There’s a strong sense of originality through much of the hour. His football commentator is an inspired creation, while the spoof of patriotic war movies contains some brilliantly inspired use of language.
A couple of scenes do fall disappointingly into the predictable, but only a couple. The childish insults traded across the House of Commons floor is little more than a rip-off of Newman & Baddiel’s History Today, and the spoof adverts from the whisky company supposedly sponsoring the show play out exactly as expected. These sort of audio sketches are usually employed to cover costume or scene changes – but since Rigby and Stolzenburg perform everything in regulation black T-shirt and just a couple of chairs as a set, their inclusion isn’t justified.

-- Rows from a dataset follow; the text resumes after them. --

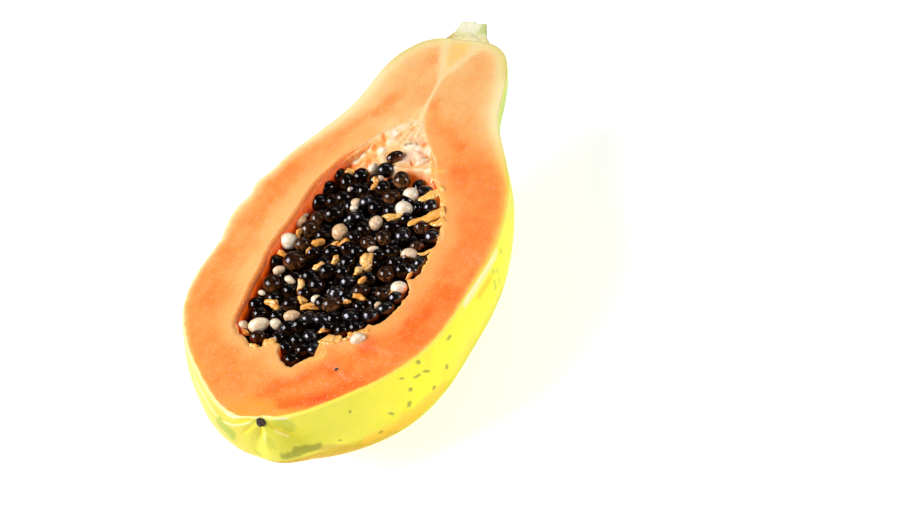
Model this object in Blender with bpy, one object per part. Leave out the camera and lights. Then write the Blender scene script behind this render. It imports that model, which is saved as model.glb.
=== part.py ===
"""Half of a small ripe papaya, cut lengthwise, lying on its round back with the cut face up.

Metres, +Z up. The stem end points to +Y, the blossom end to -Y. The origin is the middle of the
small flat spot that the fruit rests on. The shape is written in the fruit's own coordinates, in
millimetres: x across, y from the blossom scar to the stem, z out of the cut face, which is z = 0.
"""

import math

import bmesh
import bpy
import numpy as np
from mathutils import Euler, Matrix, Vector

MM = 0.001
SHARP_ANGLE = math.radians(40.0)

# The cut face stands this high over the surface, and the fruit's origin is under this point of it.
CUT_HEIGHT = 47.8
REST_POINT = (-0.4, 75.6)

# Half sections of the skin from the blossom scar to the stem. Each row holds the left edge of the
# cut (x, y), the keel under it (y, depth), the right edge of the cut (x, y), and how far the left
# and right sides bulge past an ellipse.
SKIN_SECTIONS = (
    (0.0, 0.3, 0.3, 0.0, 0.0, 0.3, 0.0, 0.0),
    (-7.0, -1.5, -2.4, 7.2, 5.5, 1.3, 2.2, 0.4),
    (-14.0, 0.4, -4.0, 13.9, 11.5, 4.5, 4.4, 0.6),
    (-20.5, 5.0, -2.4, 19.1, 17.5, 9.2, 6.4, 0.7),
    (-27.0, 11.2, 4.3, 25.1, 24.5, 15.6, 7.3, 0.9),
    (-35.0, 20.0, 13.7, 33.2, 32.0, 23.5, 7.0, 2.1),
    (-43.5, 32.5, 27.1, 41.2, 40.3, 37.0, 5.5, 3.9),
    (-47.6, 48.0, 45.0, 46.4, 43.9, 52.0, 3.0, 4.4),
    (-46.8, 65.0, 65.0, 48.2, 45.5, 67.0, 1.4, 3.8),
    (-46.9, 82.0, 83.0, 48.6, 46.3, 82.0, 1.0, 3.2),
    (-43.9, 98.0, 98.0, 46.4, 44.0, 98.0, 0.7, 2.7),
    (-38.0, 113.0, 112.0, 41.6, 38.9, 113.0, 0.5, 2.0),
    (-30.6, 127.5, 126.0, 34.6, 30.8, 127.5, 0.4, 1.2),
    (-26.2, 140.5, 139.0, 27.0, 24.5, 140.0, 0.3, 0.2),
    (-24.2, 152.0, 151.0, 22.4, 21.8, 152.0, 0.2, 0.0),
    (-21.0, 161.5, 161.0, 19.2, 19.0, 161.5, 0.2, 0.2),
    (-15.5, 168.6, 168.5, 14.8, 15.0, 168.6, 0.1, 0.5),
    (-8.5, 171.6, 171.8, 8.2, 8.5, 172.2, 0.0, 0.2),
    (0.0, 172.2, 172.2, 0.0, 0.0, 172.2, 0.0, 0.0),
)
ROWS_PER_SECTION = 2
SKIN_COLUMNS = 26

# Five shallow lobes meet at the blossom scar, with furrows between them that fade out along the
# body. One furrow runs down to the right, this many degrees under the cut face.
LOBE_COUNT = 5
LOBE_TURN = 33.0
LOBE_DEPTH = 1.1
LOBE_FADE = 20.0
LOBE_CENTRE = (0.0, 30.0, -12.0)

# The dried scar of the blossom, a knob just under the cut face.
SCAR_CENTRE = (-0.4, -0.4, -2.0)
SCAR_RADIUS = 1.6

# Sections of the seed cavity from the blossom end to the stem end: (y, left edge x, right edge x,
# depth). Towards the stem it ends in a shallow ledge of fibrous pulp.
CAVITY_SECTIONS = (
    (21.8, 0.6, 0.6, 0.0),
    (23.4, -3.6, 2.4, 9.0),
    (27.0, -8.8, 5.2, 15.0),
    (28.6, -17.0, 6.8, 18.0),
    (31.5, -22.4, 9.0, 20.5),
    (37.5, -25.8, 14.6, 24.0),
    (45.5, -27.2, 21.4, 26.5),
    (55.0, -27.2, 25.0, 28.0),
    (67.0, -26.8, 26.2, 28.0),
    (81.0, -25.0, 25.7, 28.0),
    (93.0, -23.2, 23.6, 27.0),
    (102.0, -21.9, 19.0, 24.0),
    (109.0, -20.2, 13.4, 14.0),
    (114.0, -17.4, 10.3, 5.5),
    (119.5, -13.4, 8.2, 3.4),
    (125.0, -8.4, 5.2, 3.0),
    (129.5, -2.8, 2.6, 2.4),
    (133.0, 0.0, 0.0, 0.0),
)
CAVITY_CENTRE = (0.0, 72.0)
CAVITY_SQUARENESS = 4.0
CAVITY_COLUMNS = 14

# The heap of seeds: its top sinks towards the wall and towards the left, and ends at the ledge. Its
# core fills the cavity but for a gap, and the seeds stand out of the core's top.
HEAP_TOP = -1.0
HEAP_FALL = 2.4
HEAP_TILT = 0.02
HEAP_END = 108.5
CORE_SCALE = 0.97
CORE_GAP = 0.9
CORE_SUNK = 0.6
CORE_LEAST_WIDTH = 5.0
CORE_TOP_COLUMNS = 8

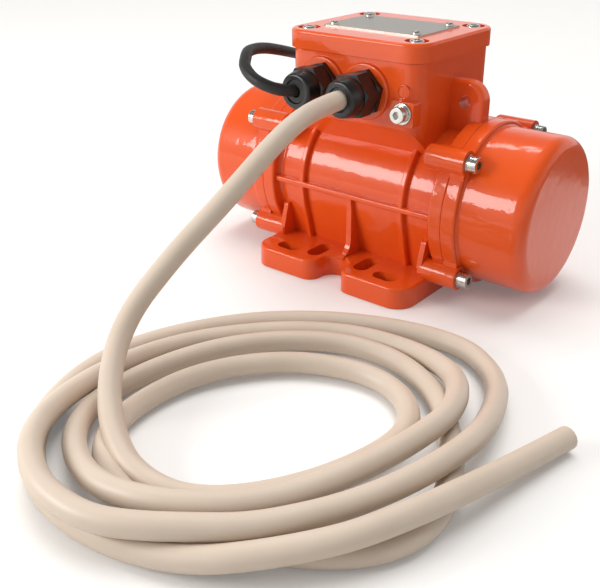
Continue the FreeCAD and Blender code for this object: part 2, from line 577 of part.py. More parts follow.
# ---- terminal box lid, plate, fasteners ----------------------------------------------------
lid_hx = BOX_HALF_X + LID_OVERHANG
lid_hy = BOX_HALF_Y + LID_OVERHANG
lid_z = BOX_TOP_Z + GASKET_H * 0.5
lid = slab(BOX_X, BOX_Y, lid_hx, lid_hy, BOX_CORNER + LID_OVERHANG, lid_z, LID_TOP_Z)
lid = lid.makeFillet(1.6, [e for e in lid.Edges if abs(e.CenterOfMass.z - LID_TOP_Z) < 0.01])
hollow = slab(BOX_X, BOX_Y, BOX_HALF_X - LID_WALL, BOX_HALF_Y - LID_WALL, BOX_CORNER - LID_WALL,
              lid_z, LID_TOP_Z - LID_WALL)
lid_posts = []
lid_screws = []
lid_holes = []
gasket = slab(BOX_X, BOX_Y, BOX_HALF_X - 0.3, BOX_HALF_Y - 0.3, BOX_CORNER - 0.3, BOX_TOP_Z,
              lid_z)
gasket = gasket.cut(slab(BOX_X, BOX_Y, BOX_HALF_X - BOX_WALL, BOX_HALF_Y - BOX_WALL,
                         BOX_CORNER - BOX_WALL, BOX_TOP_Z - 1, lid_z + 1))
POCKET_DEPTH = 2.0
for sx in (-1, 1):
    for sy in (-1, 1):
        px = BOX_X + sx * LID_SCREW[0]
        py = BOX_Y + sy * LID_SCREW[1]
        lid_posts.append(cylinder(6.5, 12, (px, py, lid_z), Z_AXIS))
        lid_holes.append(cylinder(2.25, 20, (px, py, lid_z - 1), Z_AXIS))
        lid_holes.append(cylinder(6.2, 5, (px, py, LID_TOP_Z - POCKET_DEPTH), Z_AXIS))
        gasket = gasket.fuse(cylinder(5.0, lid_z - BOX_TOP_Z, (px, py, BOX_TOP_Z), Z_AXIS))
        gasket = gasket.cut(cylinder(2.2, 4, (px, py, BOX_TOP_Z - 1), Z_AXIS))
        screw = turned_on([(-22, 0), (-22, 2.0), (0, 2.0), (0, 4.2), (2.6, 3.6, 1.2), (2.6, 0)],
                          (px, py, LID_TOP_Z - POCKET_DEPTH), Z_AXIS)
        cross = fused([box(px - 2.3, px + 2.3, py - 0.45, py + 0.45, LID_TOP_Z - 0.6, LID_TOP_Z + 2),
                       box(px - 0.45, px + 0.45, py - 2.3, py + 2.3, LID_TOP_Z - 0.6,
                           LID_TOP_Z + 2)])
        cross.rotate(V(px, py, 0), Z_AXIS, 25 + 40 * sx * sy)
        lid_screws.append(screw.cut(cross))
lid = lid.cut(hollow.cut(fused(lid_posts)))
for hole in lid_holes:
    lid = lid.cut(hole)
rivets = []
plate = slab(BOX_X, BOX_Y, PLATE[0], PLATE[1], 1.2, LID_TOP_Z, LID_TOP_Z + PLATE[2])
for sx in (-1, 1):
    for sy in (-1, 1):
        spot = (BOX_X + sx * RIVET[0], BOX_Y + sy * RIVET[1], LID_TOP_Z + PLATE[2])
        shank_hole = cylinder(1.2, 4.5, (spot[0], spot[1], spot[2] - 4.5), Z_AXIS)
        lid = lid.cut(shank_hole)
        plate = plate.cut(shank_hole)
        rivets.append(turned_on([(-4.3, 0), (-4.3, 1.2), (0, 1.2), (0, 2.4), (1.6, 2.2, 1.2),
                                 (1.6, 0)], spot, Z_AXIS))
save("terminal_box_lid", lid)
save("lid_gasket", gasket.removeSplitter())
save("lid_screws", Part.makeCompound(lid_screws))
save("name_plate", plate)
save("plate_rivets", Part.makeCompound(rivets))

# ---- cable glands --------------------------------------------------------------------------
OUT = V(0, -1, 0)
pad_face = hopper_front - 1.7
GLAND_HEX = 21.6
GLAND_TURN = {"power": 16, "capacitor": 16}
for name in GLAND_X:
    cord_r = POWER_R if name == "power" else THIN_R
    base = (GLAND_X[name], pad_face, GLAND_Z)
    thread = turned_on([(-12.0, 8.0), (-12.0, GLAND_THREAD_R, 0.4), (0, GLAND_THREAD_R),
                        (0, 10.4), (3.5, 10.4), (3.5, 9.2), (12.5, 9.2), (12.5, 8.0)], base, OUT)
    flats = hexagon(GLAND_HEX + 0.4, 3.5, base, OUT, 0.8, GLAND_TURN[name])
    flats = flats.cut(cylinder(9.9, 5, (base[0], pad_face + 0.5, base[2]), OUT))
    save(name + "_gland_body", thread.fuse(flats).removeSplitter())
    nut_start = (base[0], pad_face - 4.0, base[2])
    nut = hexagon(GLAND_HEX, 9.6, nut_start, OUT, 1.0, GLAND_TURN[name] - 8)
    dome = turned_on([(6, 0), (6, 10.4), (13.2, 10.4, 1.6), (18.0, 9.3, 1.8), (18.0, 0)],
                     nut_start, OUT)
    nut = nut.fuse(dome)
    nut = nut.cut(turned_on([(-1, 0), (-1, 9.25), (9.4, 9.25), (9.4, 7.8), (16.4, 7.8, 0.5),
                             (16.4, 6.4), (19, 6.4), (19, 0)], nut_start, OUT))
    save(name + "_gland_nut", nut.removeSplitter())
    seal = turned_on([(-2, cord_r), (-2, 7.8), (15.8, 7.8), (15.8, 6.3), (17.4, 6.3, 0.6),
                      (17.4, cord_r)], nut_start, OUT)
    save(name + "_gland_seal", seal)
    lock = hexagon(22.0, 5.0, (base[0], hopper_front + BOX_WALL, base[2]), Y_AXIS, 1.0, 30)
    lock = lock.cut(cylinder(GLAND_THREAD_R, 8, (base[0], hopper_front + BOX_WALL - 1, base[2]),
                             Y_AXIS))
    save(name + "_gland_locknut", lock)

# ---- earth screw ---------------------------------------------------------------------------
earth_face = hopper_front - 1.7
earth_base = (EARTH[0], earth_face, EARTH[1])
earth_washers = [turned_on([(0, 2.6), (0, 5.6, 0.3), (1.1, 5.6, 0.3), (1.1, 2.6)], earth_base, OUT),
                 turned_on([(1.1, 2.6), (1.1, 4.6, 0.2), (2.1, 4.6, 0.2), (2.1, 2.6)], earth_base,
                           OUT)]
save("earth_washers", Part.makeCompound(earth_washers))
earth_screw = turned_on([(-9, 0), (-9, SCREW_R), (2.1, SCREW_R), (2.1, HEAD_R), (5.6, HEAD_R, 0.5),
                         (5.6, 0)], earth_base, OUT)
socket = hexagon(4.0, 2.2, (EARTH[0], earth_face - 5.6 + 2.19, EARTH[1]), OUT, 0.01)
save("earth_screw", earth_screw.cut(socket))

# ---- terminal block ------------------------------------------------------------------------
block = box(BOX_X - 24, BOX_X + 24, 8, 22, BOX_FLOOR_Z, BOX_FLOOR_Z + 9)
studs = []
nuts = []
for i in range(4):
    x = BOX_X - 18 + 12 * i
    spot = (x, 15, BOX_FLOOR_Z + 3)
    if i:
        wall = box(x - 6.6, x - 5.4, 8, 22, BOX_FLOOR_Z + 9, BOX_FLOOR_Z + 14)
        block = block.fuse(wall)
    block = block.cut(cylinder(2.0, 8, spot, Z_AXIS))
    studs.append(cylinder(2.0, 17, spot, Z_AXIS))
    nut = hexagon(7.0, 3.2, (x, 15, BOX_FLOOR_Z + 9), Z_AXIS, 0.5)
    nuts.append(nut.cut(cylinder(2.0, 5, (x, 15, BOX_FLOOR_Z + 8), Z_AXIS)))
save("terminal_block", block.removeSplitter())
save("terminal_studs", Part.makeCompound(studs))
save("terminal_nuts", Part.makeCompound(nuts))

# ---- run capacitor behind the box ------------------------------------------------------------
can = turned_on([(0, 0), (0, CAP_R, 1.5), (CAP_X[1] - CAP_X[0], CAP_R, 3),
                 (CAP_X[1] - CAP_X[0], 0)], (CAP_X[0], CAP_Y, CAP_Z), X_AXIS)
neck = cylinder(6.0, 5.0, (CAP_X[0] - 5, CAP_Y, CAP_Z))
cord_hole = cylinder(THIN_R, 5.0, (CAP_X[0] - 5, CAP_Y, CAP_Z))
save("capacitor", can.fuse(neck).cut(cord_hole).removeSplitter())
band_x = (-28.0, -12.0)
band = turned_on([(0, CAP_R), (0, CAP_R + 1.2), (16, CAP_R + 1.2), (16, CAP_R)],
                 (band_x[0], CAP_Y, CAP_Z), X_AXIS)
wall_y = BOX_Y + BOX_HALF_Y
tab = box(band_x[0], band_x[1], wall_y, wall_y + 1.2, CAP_Z, CAP_Z + 22)
tab = tab.makeFillet(4, [e for e in tab.Edges if abs(e.CenterOfMass.z - CAP_Z - 22) < 0.1
                         and e.Length < 2])
tab = tab.cut(cylinder(CAP_R, 40, (-40, CAP_Y, CAP_Z)))
strap = band.fuse(tab).cut(cylinder(2.1, 6, (-20, wall_y - 2, CAP_Z + 17.5), Y_AXIS))
save("capacitor_clip", strap.removeSplitter())
clip_screw = turned_on([(-4.0, 0), (-4.0, 2.0), (1.2, 2.0), (1.2, 3.9), (3.6, 3.3, 1), (3.6, 0)],
                       (-20, wall_y, CAP_Z + 17.5), Y_AXIS)
save("capacitor_clip_screw", clip_screw)

# ---- cords ---------------------------------------------------------------------------------
CAPACITOR_CORD = [(GLAND_X["capacitor"], -52, GLAND_Z), (GLAND_X["capacitor"], -69.2, GLAND_Z),
                  (-30.1, -81.3, 113.5), (-45, -78.7, 117.7), (-53.5, -64.6, 113.6),
                  (-60, -55.3, 122.3), (-63.9, -37.7, 121.8), (-70, -12, 114), (-79, 14, 107),
                  (-79, 41, 102), (-66, CAP_Y, CAP_Z), (CAP_X[0] - 3.5, CAP_Y, CAP_Z)]
save("capacitor_cord", cord(CAPACITOR_CORD, THIN_R, "capacitor_cord"))
POWER_CORD = [(GLAND_X["power"], -52, GLAND_Z), (GLAND_X["power"], -78, GLAND_Z),
              (14, -111, 103), (9.4, -150, 77), (5.7, -177, 60.7), (-1.6, -205, 35), (5, -230, 26)]
save("power_cord", cord(POWER_CORD, POWER_R, "power_cord"))


def oval(x, y, long_half, short_half, turn, low, high):
    """Upright oval block, its long axis turned from X."""
    ring = Part.Ellipse(V(0, 0, 0), long_half, short_half).toShape()
    block = prism(Part.Wire(ring), V(0, 0, high - low))
    block.rotate(V(0, 0, 0), Z_AXIS, turn)
    block.translate(V(x, y, low))
    return block


coil = oval(*COIL_OUTER, 0.3, COIL_H).cut(oval(*COIL_HOLE, 0, COIL_H + 1))
coil = coil.makeFillet(6.0, [e for e in coil.Edges if e.Length > 100])
save("power_cord_coil", coil)
POWER_TAIL = [(164.8, -150.0, 7.6), (167.6, -136.5, 6.3), (171.0, -122.0, 5.6)]
save("power_cord_tail", cord(POWER_TAIL, POWER_R, "power_cord_tail"))
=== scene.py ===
"""Vibration motor with its supply cable: finishes, cords, light and camera around the CAD frame."""

import math

import bmesh
import bpy
from mathutils import Matrix, Vector


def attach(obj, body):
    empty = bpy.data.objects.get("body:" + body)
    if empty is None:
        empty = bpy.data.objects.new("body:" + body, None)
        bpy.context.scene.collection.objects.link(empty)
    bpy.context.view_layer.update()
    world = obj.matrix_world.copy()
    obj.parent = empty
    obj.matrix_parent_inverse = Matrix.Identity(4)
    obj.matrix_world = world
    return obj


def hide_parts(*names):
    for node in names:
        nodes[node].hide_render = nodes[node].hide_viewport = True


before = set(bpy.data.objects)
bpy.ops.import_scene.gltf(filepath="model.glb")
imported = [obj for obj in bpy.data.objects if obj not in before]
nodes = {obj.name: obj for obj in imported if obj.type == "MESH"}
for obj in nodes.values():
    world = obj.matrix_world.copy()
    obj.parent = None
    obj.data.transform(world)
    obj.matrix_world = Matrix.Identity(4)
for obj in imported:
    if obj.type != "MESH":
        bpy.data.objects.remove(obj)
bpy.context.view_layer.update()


# ---- Housing -------------------------------------------------------------------------
# One pressure die casting in aluminium: barrel, flanges, foot, terminal box and lug. It is
# blasted and then coated in orange red polyester powder, which melts to a thick glossy skin.

def colour(code):
    """sRGB hex to the linear colour that a shader wants."""
    parts = [int(code[i:i + 2], 16) / 255 for i in (1, 3, 5)]
    linear = [c / 12.92 if c <= 0.04045 else ((c + 0.055) / 1.055) ** 2.4 for c in parts]
    return (*linear, 1.0)


def add(tree, kind, inputs=None, **settings):
    """Adds one node. An input is given a value, or another node's output to be linked."""
    made = tree.nodes.new(kind)
    for name, value in settings.items():
        setattr(made, name, value)
    for name, value in (inputs or {}).items():
        if isinstance(value, bpy.types.NodeSocket):
            tree.links.new(value, made.inputs[name])
        else:
            made.inputs[name].default_value = value
    return made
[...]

Occasionally Rigby will take his place behind the keyboard for a jaunty musical interlude, with his stupidly surreal tale of the worm with aspirations to be an accountant, or his ode to the joys of the outdoors. But, to paraphrase an old gag, a gentleman is someone who can play a twee musical comedy number but chooses not to, and Rigby wisely rations these to only the songs that earn their place in the show.
It’s an hour with a distinctive feel and plenty of wonderfully inspired moments, if in need of some assured editing to match the quality of the writing. It may not be perfect, but with Mothwokfantastic, Daniel Rigby is certainly putting his beachtowel over the sunlounger of comedy, marking out his place for the future.